Information shown >>
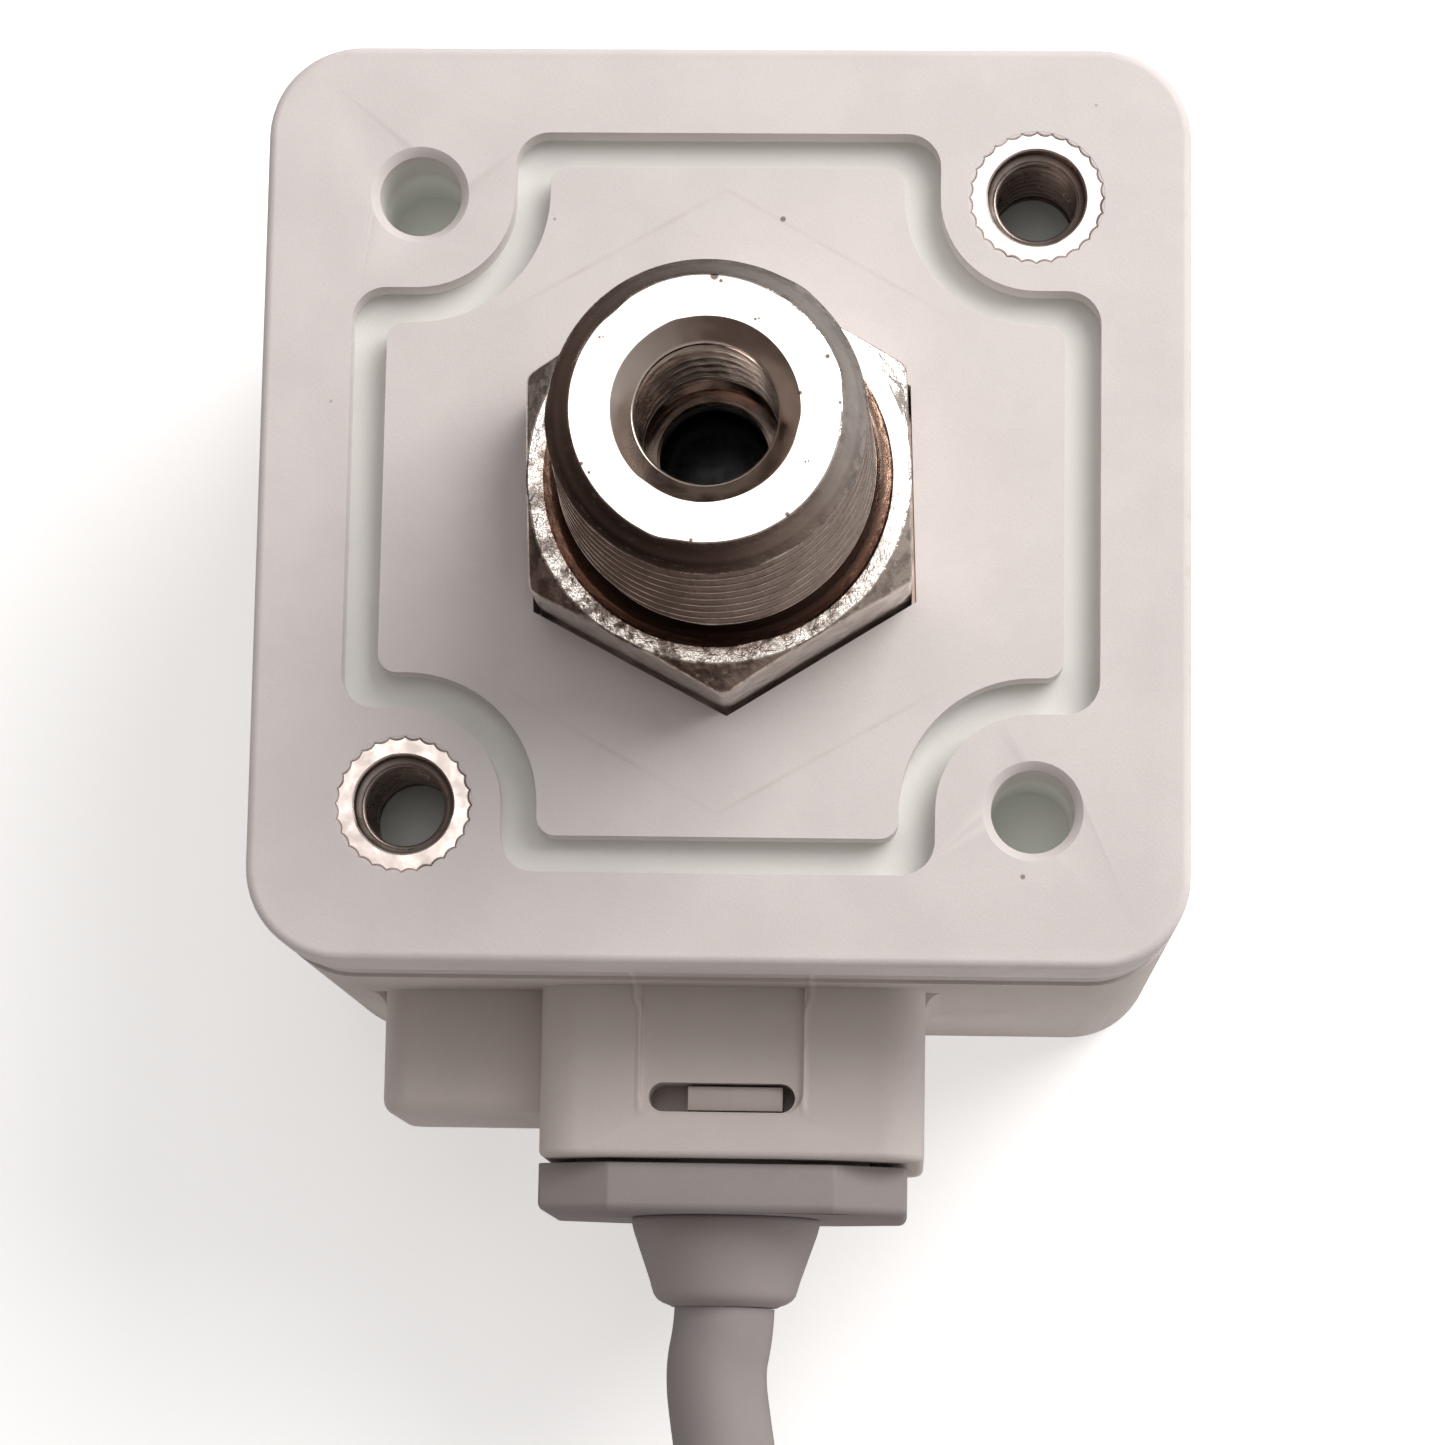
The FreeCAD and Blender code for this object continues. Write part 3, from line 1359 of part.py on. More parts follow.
# ---------------------------------------------------------------- write the pieces
def all_pieces():
    pieces = {
        "front_case": make_front_case(),
        "rear_cover": make_rear_cover(),
        "cover_gasket": make_cover_gasket(),
        "port_fitting": make_port_fitting(),
        "port_seal": make_port_seal(),
        "sensor_capsule": make_sensor_capsule(),
        "sensor_gel": make_sensor_gel(),
        "capsule_seal": make_capsule_seal(),
        "capsule_ring": make_capsule_ring(),
        "sensor_leads": make_sensor_leads(),
        "clamp_plate": make_clamp_plate(),
        "clamp_screws": make_clamp_screws(),
        "display_window": make_display_window(),
        "display_glass": make_display_glass(),
        "display_digits": make_display_digits(),
        "display_backlight": make_display_backlight(),
        "display_board": make_display_board(),
        "sensor_board": make_sensor_board(),
        "board_standoffs": make_board_standoffs(),
        "board_screws": make_board_screws(),
        "board_header": make_board_header(),
        "header_pins": make_header_pins(),
        "microcontroller": make_microcontroller(),
        "amplifier_chip": make_amplifier_chip(),
        "output_transistors": make_output_transistors(),
        "capacitors": make_capacitors(),
        "switch_bodies": make_switch_bodies(),
        "switch_domes": make_switch_domes(),
        "led_lenses": make_led_lenses(),
        "indicator_leds": make_indicator_leds(),
        "pin_carrier": make_pin_carrier(),
        "socket_pins": make_socket_pins(),
        "plug_body": make_plug_body(),
        "plug_contacts": make_plug_contacts(),
        "latch_lever": make_latch_lever(),
        "cable_boot": make_cable_boot(),
        "cable_tube": make_cable_tube(),
        "cable_hank": make_cable_hank(),
        "cable_ties": make_cable_ties(),
        "tinned_ends": make_tinned_ends(),
    }
    for name, corner in insert_corners.items():
        pieces[name] = make_insert(corner)
    for name, x in key_x.items():
        pieces[name + "_key"] = make_key(x)
        pieces[name + "_plunger"] = make_plunger(x)
    for colour, centre in core_centres().items():
        pieces["core_" + colour] = make_core(centre)
    return pieces


os.makedirs("parts", exist_ok=True)
for name, shape in all_pieces().items():
    shape.exportStep("parts/" + name + ".step")
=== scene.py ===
import json
import math

import bmesh
import bpy
from mathutils import Matrix, Vector


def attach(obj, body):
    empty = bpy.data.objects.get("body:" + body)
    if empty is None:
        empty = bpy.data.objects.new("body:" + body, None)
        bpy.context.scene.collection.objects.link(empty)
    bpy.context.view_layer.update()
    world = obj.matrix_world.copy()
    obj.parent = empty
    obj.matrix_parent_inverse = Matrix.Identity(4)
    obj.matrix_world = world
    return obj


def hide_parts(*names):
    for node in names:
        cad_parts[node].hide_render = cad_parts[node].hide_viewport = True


# A 30 mm pressure switch that lies on its display face. The frame is in metres and most
# sizes below are in millimetres, so MM turns one into the other.
MM = 0.001
BODY_TOP = 25.0
LEAD_HEIGHT = 12.5
HEX_TOP = 28.7
HEX_TURN = math.radians(2.0)
HEX_FLAT = 6.0
HEX_WEAR = 70
PORT_END = 37.9
THREAD_END = 37.0

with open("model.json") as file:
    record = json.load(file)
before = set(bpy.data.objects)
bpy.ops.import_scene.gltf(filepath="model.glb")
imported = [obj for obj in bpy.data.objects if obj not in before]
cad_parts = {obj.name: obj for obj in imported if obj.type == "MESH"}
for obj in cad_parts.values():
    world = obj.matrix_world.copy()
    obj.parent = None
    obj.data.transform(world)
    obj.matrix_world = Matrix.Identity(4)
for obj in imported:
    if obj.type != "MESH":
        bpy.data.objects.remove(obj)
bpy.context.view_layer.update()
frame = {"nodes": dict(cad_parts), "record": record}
nodes = frame["nodes"]

# ---------------------------------------------------------------- camera
CAMERA_AT = Vector((6.09, -29.47, 166.57)) * MM
AHEAD = Vector((-0.0416, 0.1548, -0.9871)).normalized()
ACROSS = Vector((0.9991, 0.0166, -0.0395))
ACROSS = (ACROSS - AHEAD * ACROSS.dot(AHEAD)).normalized()
UP = ACROSS.cross(AHEAD).normalized()
SENSOR_WIDTH = 36.0
LENS_TO_WIDTH = 3.1204152
camera_data = bpy.data.cameras.new("camera")
camera_data.sensor_fit = "HORIZONTAL"
camera_data.sensor_width = SENSOR_WIDTH
camera_data.lens = LENS_TO_WIDTH * SENSOR_WIDTH
camera_data.clip_start = 0.005
camera_data.clip_end = 20.0
camera = bpy.data.objects.new("camera", camera_data)
bpy.context.scene.collection.objects.link(camera)
camera.matrix_world = Matrix(
    (
        (ACROSS.x, UP.x, -AHEAD.x, CAMERA_AT.x),
        (ACROSS.y, UP.y, -AHEAD.y, CAMERA_AT.y),
        (ACROSS.z, UP.z, -AHEAD.z, CAMERA_AT.z),
        (0, 0, 0, 1),
    )
)
bpy.context.scene.camera = camera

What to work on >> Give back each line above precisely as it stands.

Written solution >>
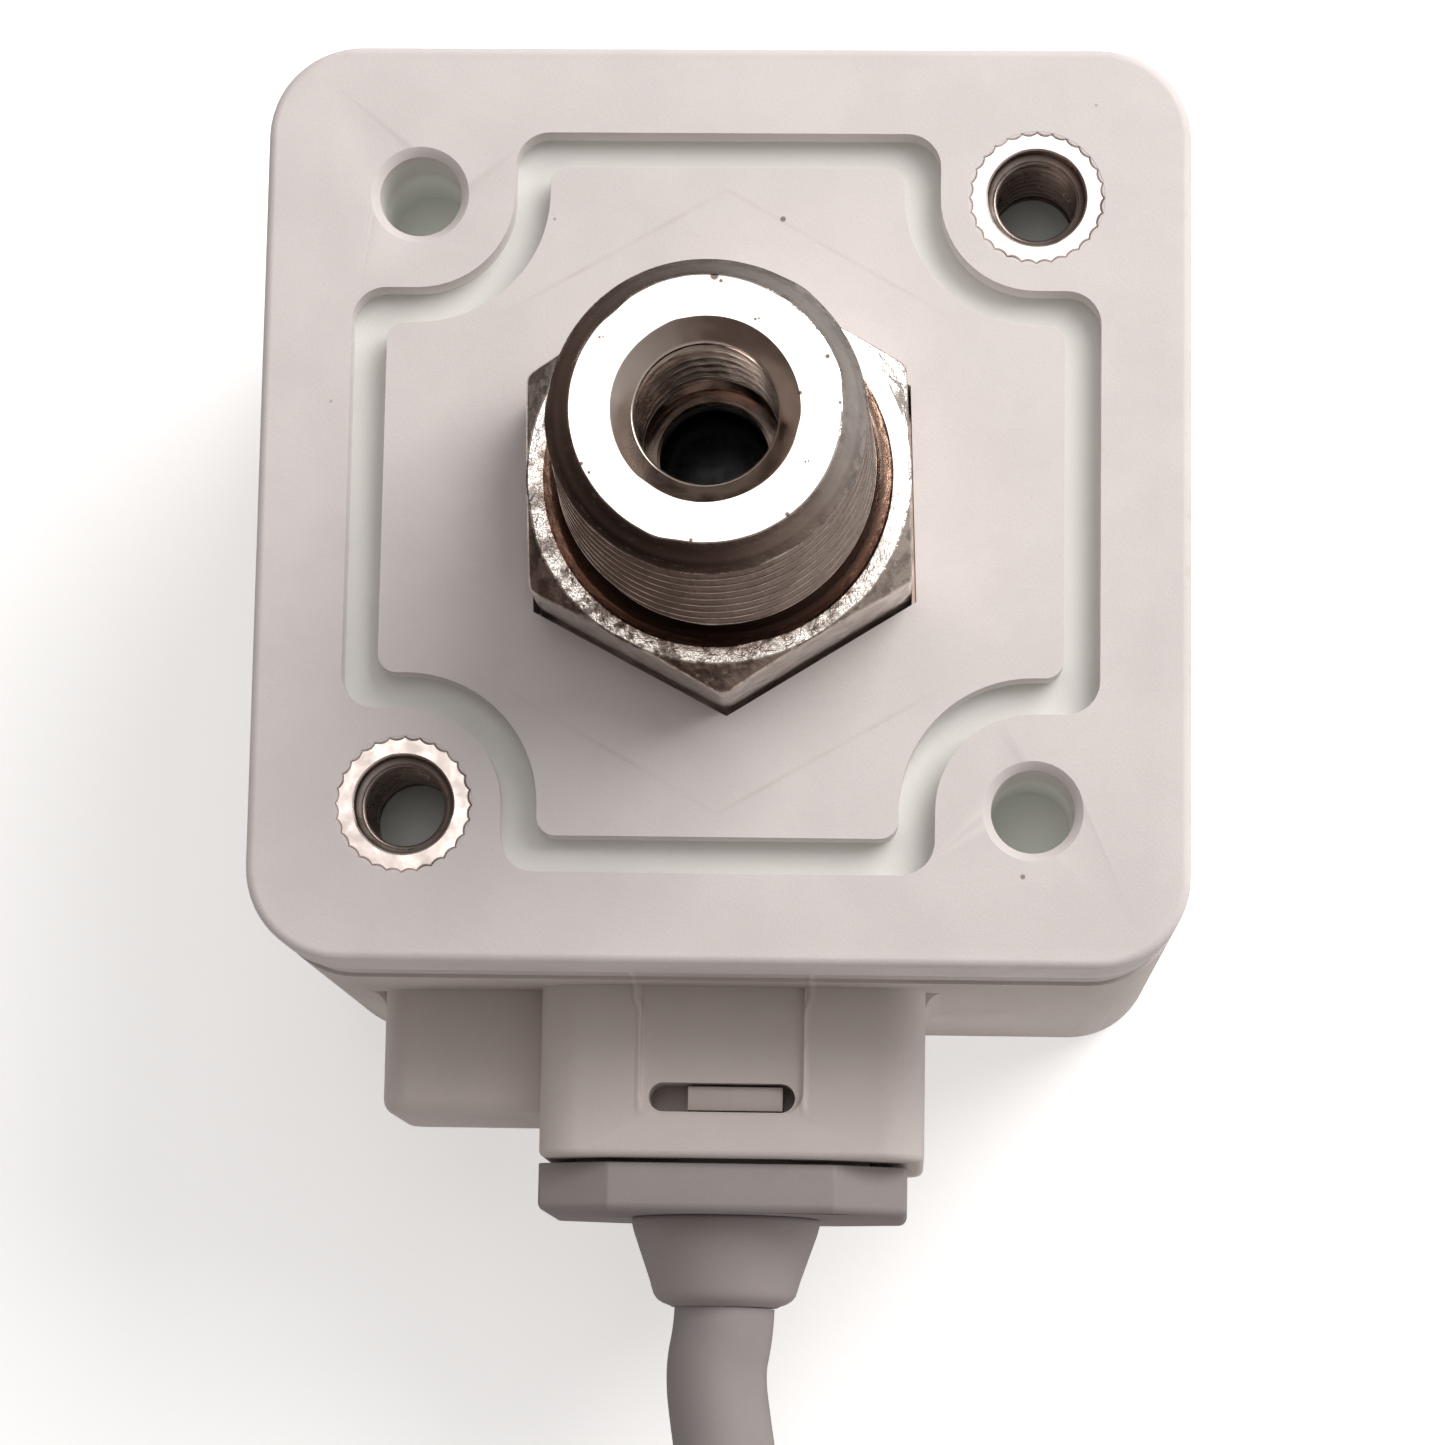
The FreeCAD and Blender code for this object continues. Write part 3, from line 1359 of part.py on. More parts follow.
# ---------------------------------------------------------------- write the pieces
def all_pieces():
    pieces = {
        "front_case": make_front_case(),
        "rear_cover": make_rear_cover(),
        "cover_gasket": make_cover_gasket(),
        "port_fitting": make_port_fitting(),
        "port_seal": make_port_seal(),
        "sensor_capsule": make_sensor_capsule(),
        "sensor_gel": make_sensor_gel(),
        "capsule_seal": make_capsule_seal(),
        "capsule_ring": make_capsule_ring(),
        "sensor_leads": make_sensor_leads(),
        "clamp_plate": make_clamp_plate(),
        "clamp_screws": make_clamp_screws(),
        "display_window": make_display_window(),
        "display_glass": make_display_glass(),
        "display_digits": make_display_digits(),
        "display_backlight": make_display_backlight(),
        "display_board": make_display_board(),
        "sensor_board": make_sensor_board(),
        "board_standoffs": make_board_standoffs(),
        "board_screws": make_board_screws(),
        "board_header": make_board_header(),
        "header_pins": make_header_pins(),
        "microcontroller": make_microcontroller(),
        "amplifier_chip": make_amplifier_chip(),
        "output_transistors": make_output_transistors(),
        "capacitors": make_capacitors(),
        "switch_bodies": make_switch_bodies(),
        "switch_domes": make_switch_domes(),
        "led_lenses": make_led_lenses(),
        "indicator_leds": make_indicator_leds(),
        "pin_carrier": make_pin_carrier(),
        "socket_pins": make_socket_pins(),
        "plug_body": make_plug_body(),
        "plug_contacts": make_plug_contacts(),
        "latch_lever": make_latch_lever(),
        "cable_boot": make_cable_boot(),
        "cable_tube": make_cable_tube(),
        "cable_hank": make_cable_hank(),
        "cable_ties": make_cable_ties(),
        "tinned_ends": make_tinned_ends(),
    }
    for name, corner in insert_corners.items():
        pieces[name] = make_insert(corner)
    for name, x in key_x.items():
        pieces[name + "_key"] = make_key(x)
        pieces[name + "_plunger"] = make_plunger(x)
    for colour, centre in core_centres().items():
        pieces["core_" + colour] = make_core(centre)
    return pieces


os.makedirs("parts", exist_ok=True)
for name, shape in all_pieces().items():
    shape.exportStep("parts/" + name + ".step")
=== scene.py ===
import json
import math

import bmesh
import bpy
from mathutils import Matrix, Vector


def attach(obj, body):
    empty = bpy.data.objects.get("body:" + body)
    if empty is None:
        empty = bpy.data.objects.new("body:" + body, None)
        bpy.context.scene.collection.objects.link(empty)
    bpy.context.view_layer.update()
    world = obj.matrix_world.copy()
    obj.parent = empty
    obj.matrix_parent_inverse = Matrix.Identity(4)
    obj.matrix_world = world
    return obj


def hide_parts(*names):
    for node in names:
        cad_parts[node].hide_render = cad_parts[node].hide_viewport = True


# A 30 mm pressure switch that lies on its display face. The frame is in metres and most
# sizes below are in millimetres, so MM turns one into the other.
MM = 0.001
BODY_TOP = 25.0
LEAD_HEIGHT = 12.5
HEX_TOP = 28.7
HEX_TURN = math.radians(2.0)
HEX_FLAT = 6.0
HEX_WEAR = 70
PORT_END = 37.9
THREAD_END = 37.0

with open("model.json") as file:
    record = json.load(file)
before = set(bpy.data.objects)
bpy.ops.import_scene.gltf(filepath="model.glb")
imported = [obj for obj in bpy.data.objects if obj not in before]
cad_parts = {obj.name: obj for obj in imported if obj.type == "MESH"}
for obj in cad_parts.values():
    world = obj.matrix_world.copy()
    obj.parent = None
    obj.data.transform(world)
    obj.matrix_world = Matrix.Identity(4)
for obj in imported:
    if obj.type != "MESH":
        bpy.data.objects.remove(obj)
bpy.context.view_layer.update()
frame = {"nodes": dict(cad_parts), "record": record}
nodes = frame["nodes"]

# ---------------------------------------------------------------- camera
CAMERA_AT = Vector((6.09, -29.47, 166.57)) * MM
AHEAD = Vector((-0.0416, 0.1548, -0.9871)).normalized()
ACROSS = Vector((0.9991, 0.0166, -0.0395))
ACROSS = (ACROSS - AHEAD * ACROSS.dot(AHEAD)).normalized()
UP = ACROSS.cross(AHEAD).normalized()
SENSOR_WIDTH = 36.0
LENS_TO_WIDTH = 3.1204152
camera_data = bpy.data.cameras.new("camera")
camera_data.sensor_fit = "HORIZONTAL"
camera_data.sensor_width = SENSOR_WIDTH
camera_data.lens = LENS_TO_WIDTH * SENSOR_WIDTH
camera_data.clip_start = 0.005
camera_data.clip_end = 20.0
camera = bpy.data.objects.new("camera", camera_data)
bpy.context.scene.collection.objects.link(camera)
camera.matrix_world = Matrix(
    (
        (ACROSS.x, UP.x, -AHEAD.x, CAMERA_AT.x),
        (ACROSS.y, UP.y, -AHEAD.y, CAMERA_AT.y),
        (ACROSS.z, UP.z, -AHEAD.z, CAMERA_AT.z),
        (0, 0, 0, 1),
    )
)
bpy.context.scene.camera = camera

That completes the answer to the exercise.